Aurora Labs is working towards building an Additive Manufacturing Solution Centre, which will provide additive manufacturing integrative consulting services and will serve as a distributor for the company’s 3D printers. It will also possibly offer 3D prints and powders. The agreement with CSIRO is the first step in fulfilling Aurora Labs’ obligations as a partner in the AM Solution Center. Under its terms, Aurora Labs will provide CSIRO with one small format 3D printer in addition to metal powders used in the production of parts up to $100,000.For its part, CSIRO will provide technical, research and development services to the Solution Centre worth $100,000, while Aurora’s small format 3D printer will be installed in CSIRO’s Lab22 Innovation Center in Melbourne.

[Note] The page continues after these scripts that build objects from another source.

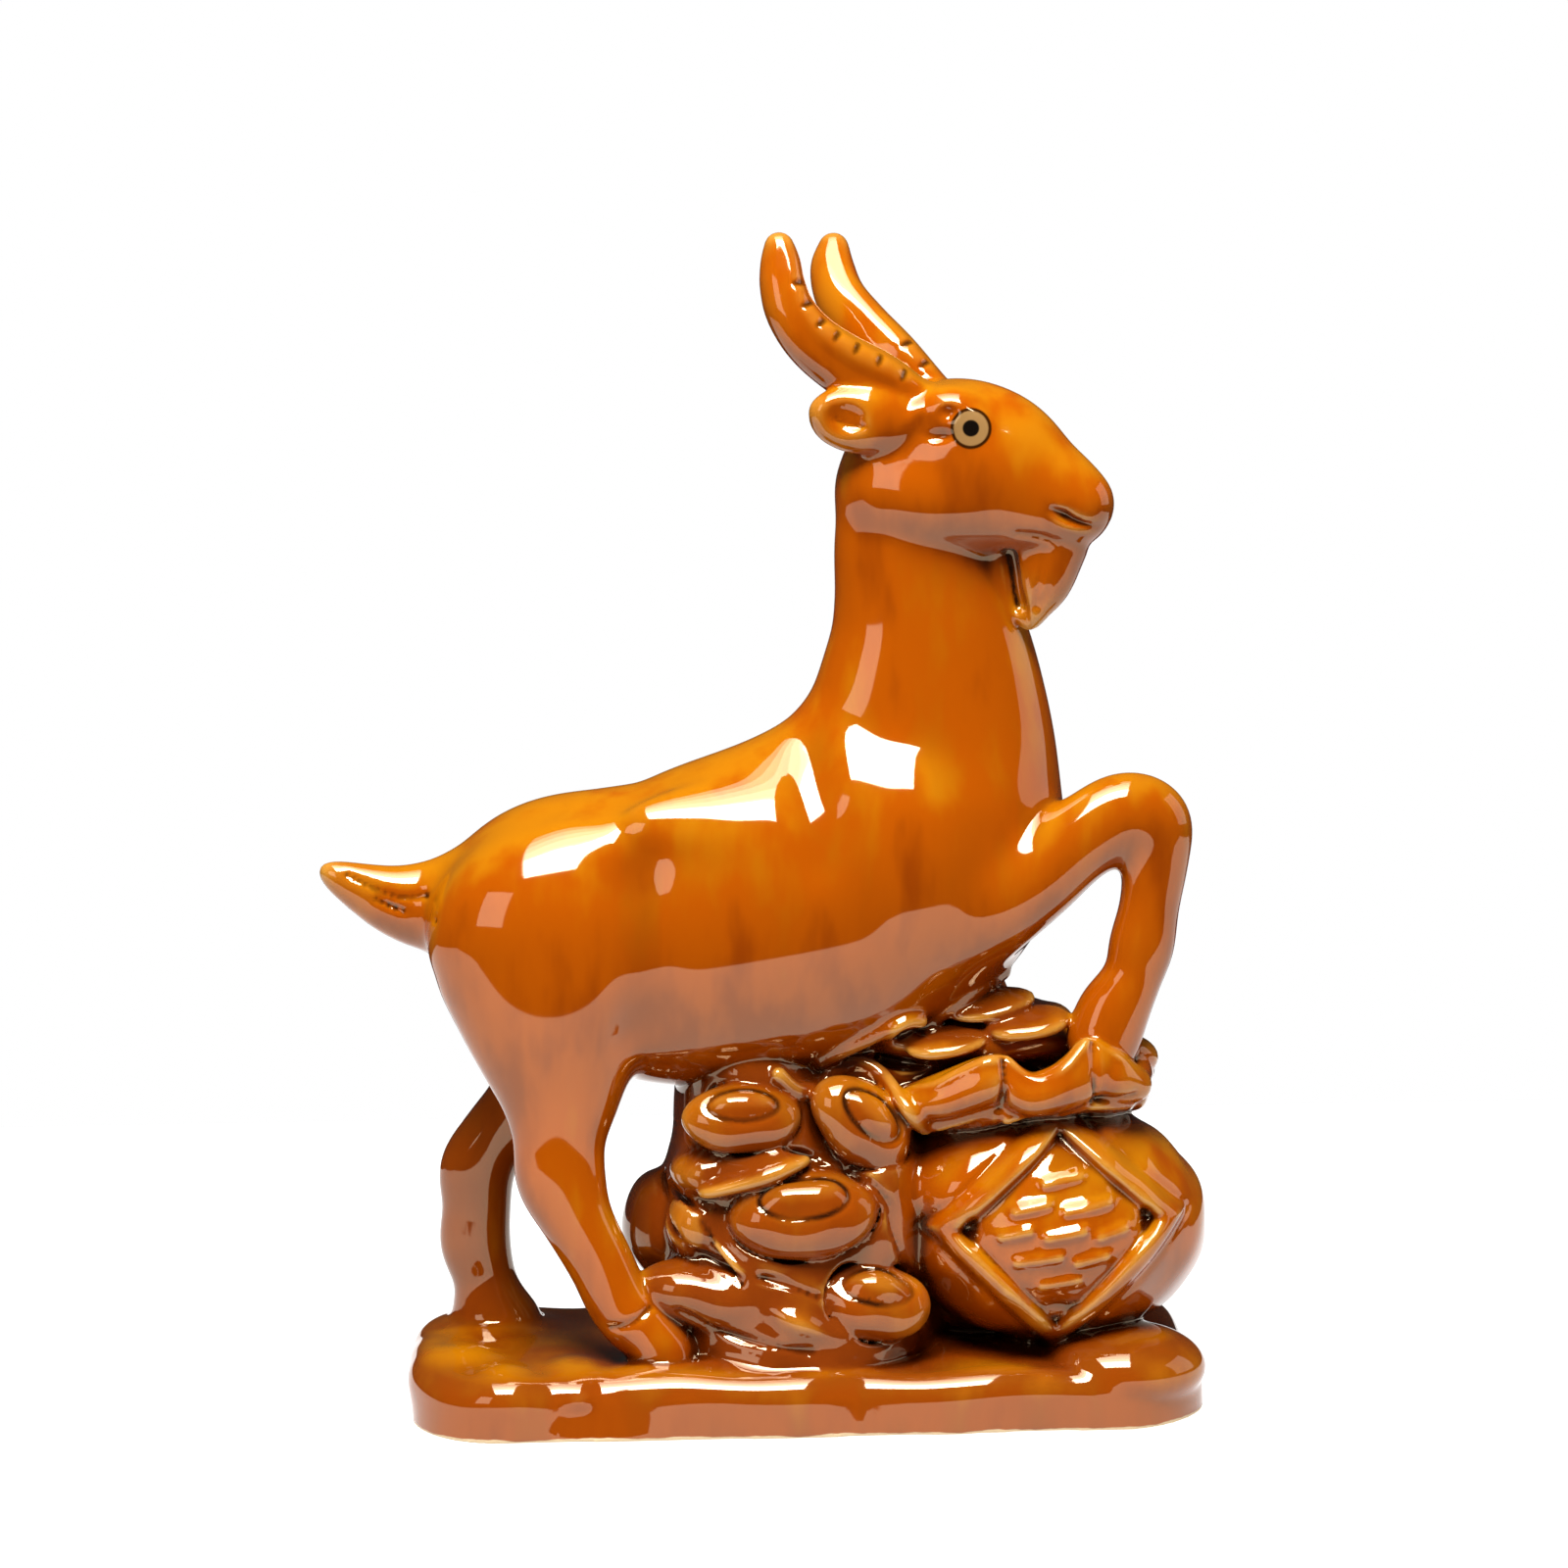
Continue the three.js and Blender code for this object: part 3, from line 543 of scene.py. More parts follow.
CREASES = [
    (1.1, [(-25, 57.5), (-19, 55.5), (-12, 55.5), (-3, 57.5)]),
    (1.1, [(-17, 52), (-13.5, 45), (-8, 37)]),
    (1.1, [(-26, 59), (-24, 48), (-17, 43), (-9.5, 40), (2, 37.5), (11, 34)]),
    (1.0, [(-24, 30), (-14, 25), (-2, 22), (10, 20.5)]),
    (1.1, [(3.5, 70.5), (15, 65.5), (24.5, 62), (30, 56), (31.5, 48), (34.5, 40), (40, 31)]),
]


def leaning(tilt, upward=UP):
    """Directions of a form that is tilted in the front plane by an angle in degrees."""
    slant = math.radians(tilt)
    return turned((math.cos(slant), 0, math.sin(slant)), upward)


heap = clay.region(HEAP_LOW, HEAP_HIGH)
roll(heap, ROCK_CORE, 6)
roll(heap, ROCK_LEDGE, 6)
for lump in ROCK_LUMPS:
    ball(heap, *lump)
for at, radii, tilt in ROCK_WEDGES:
    ball(heap, at, radii, WEDGE_BLEND, leaning(tilt))
ball(heap, *ROCK_FOOT)

# Money bag: a full round sack with a drawn-in neck and a wide wavy mouth, cast in one with the rest.
# A raised diamond frames a field of plain shallow strokes on its front.
BAG_BODY = [
    ((74.5, -5, 46), (40.5, 36, 31), 1.5), ((72, -9, 58), (33, 26, 21), 6),
    ((52, -9, 57), (19, 22, 16), 6),
]
BAG_NECK = [
    (42, -9, 76, 5, 15), (60, -7, 79, 5.5, 22), (78, -5, 80.5, 5.5, 24), (94, -2, 80, 5.5, 19),
]
RUFFLE_LEAN = (0, 1, 0.2)
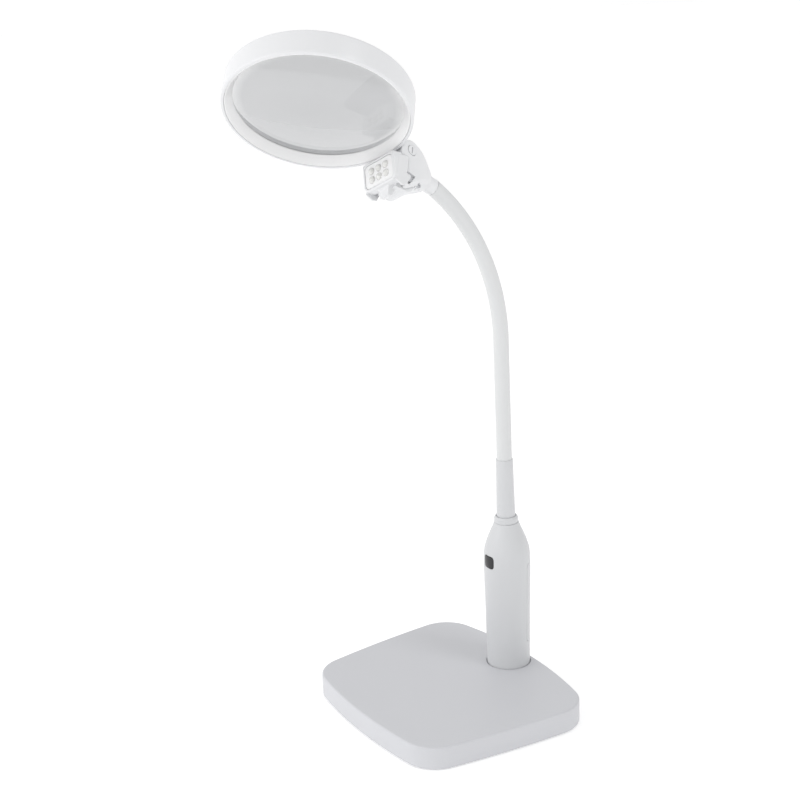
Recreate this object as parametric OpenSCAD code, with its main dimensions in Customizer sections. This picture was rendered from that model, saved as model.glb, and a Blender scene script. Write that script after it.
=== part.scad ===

In terms of the agreement, Aurora Labs will stand in place of the Additive Manufacturing Solution Centre until it becomes an actual entity, at which time all rights and obligations pertaining to the agreement will be transferred to the Solution Centre.
“This is an exciting collaboration, and we are incredibly pleased to be working with a tier-one partner such as the preeminent government research organisation CSIRO,” said David Budge, Aurora Labs Managing Director. “The research agreement speeds up the development of our Solution Centre, enhances our credibility, as well as endorses the technical performance of our technology. It also represents a significant advancement of Australia’s additive manufacturing industry and demonstrates the commercial application of 3D metal printers to provide tailored, faster and cheaper components to a number of industries.”
After receiving the 3D printer from Aurora Labs, CSIRO will provide documentation to Aurora Labs on the design, 3D printing and optimization process, as well as the outcomes of its research and testing. It will also offer specialist services to the Additive Manufacturing Solution Centre, including replicative and generative design for multiple metal powders. Finally, it will provide a report at the end of the trial regarding products produced during the trial.
“Our Lab22 Innovation Centre is focused on helping companies harness the benefits of metallic additive manufacturing, which we believe creates enormous opportunities for innovative products to be developed and new businesses and jobs created in Australia,” said Leon Prentice, Research Director, High Performance Metal Industries, CSIRO.
“We are pleased to be working in partnership with Aurora Labs to develop this Solution Centre, and we look forward to its future success and impact on a range of industries. Aurora Labs are an important part of the Australian metal manufacturing metal chain, and CSIRO’s goal is to grow the entire ‘powder to product’ process in Australia.”